In this post I talked about how I begin each month, and one of the things I mentioned was that I set myself goals. I try to find ways to improve myself and my life, and then I make plans as to how to go about it.
This month, I decided to deal with my phone.
I have long felt dissatisfied with the relationship I have had with it. I have determined that I have been on it too much, I have excessively needed to have it near me, and I have had strong separation anxiety whenever I am without it.
It doesn’t take much to see that this state of affairs is not healthy.
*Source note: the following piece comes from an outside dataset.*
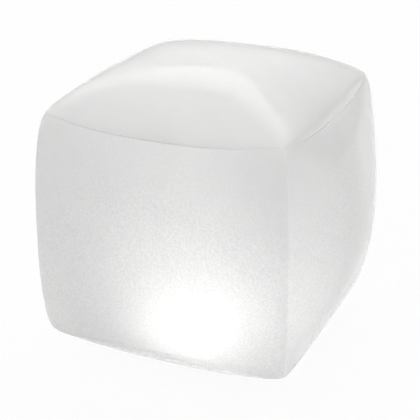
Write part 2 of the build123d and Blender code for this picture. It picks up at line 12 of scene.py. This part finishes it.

But before I could resolve how I was going to change things, it was necessary that I analyze why my actions were such as they were. I tried to take a close and honest look as to why I was so attached to my phone, and I came up with the following reasons:
- I turned to my phone to provide some interest when I was bored.
- My phone was my comfort when I was lonely.
- I was afraid I was going to miss something important.
- I was looking for something to get excited about.
Not good. Basically, I have been using my phone as a pacifier, which is anything but ideal.
Having figured out these reasons, I needed to decide what steps I would take to end this unhealthy relationship. Obviously, this was going to take work, and if I was really going to resolve the problem, I would need to attack it all the way down at its roots.
The initial thing that I have resolved to do, however, is to institute some good habits which will correct the behaviors. In the first place, my phone is now a stationary item. It lives on my desk or on the shelf of the pass-through between my kitchen and living room, and it doesn’t come with me when I go to other parts of the house or even other parts of the room (yes, it was that bad).
In the second place, I can only check my phone when an alert sounds or at certain times during the day. This is a baby step. Ideally, I would turn off all the alerts except text messages, but I am not ready to go to that extent yet. Also, I haven’t yet implemented any rules for the evening because daytime has always been the time of the biggest struggle.
Third, I can use it to text with friends and family, but the phone still has to stay in its assigned spot. I have to go there to do the texting, and I can’t take the phone with me while I wait for the reply.
These steps will, I think, help me to get out of the habit of living with my phone attached to me, as it were, but I don’t think they will be enough actually to solve the problem. After all, they don’t in themselves get to the roots of the issue, namely, the loneliness and the boredom. They only deal with the behaviors.
However, one thing I have noticed is that by detaching myself physically from my phone, I am starting to detach myself emotionally. I am able to be more present to my son and to what is going on around me. I am starting to look elsewhere for things to occupy my time and interest. I am willing to wait for the excitement of finding out what other people have to say and what my phone has to tell me.
So I think I am going to limit my efforts this month to the three things above. Maybe they will clear the air sufficiently to let me see my way to chopping at the basic issues and resolving this problem thoroughly. In the meantime, I think I will gain a good deal from the new habits.
What about you? Do you suffer from the same troubles with your phone or tablet or computer? Do you need to consider a breakup? Maybe we can do this together and try to create healthy relationships between us and our devices.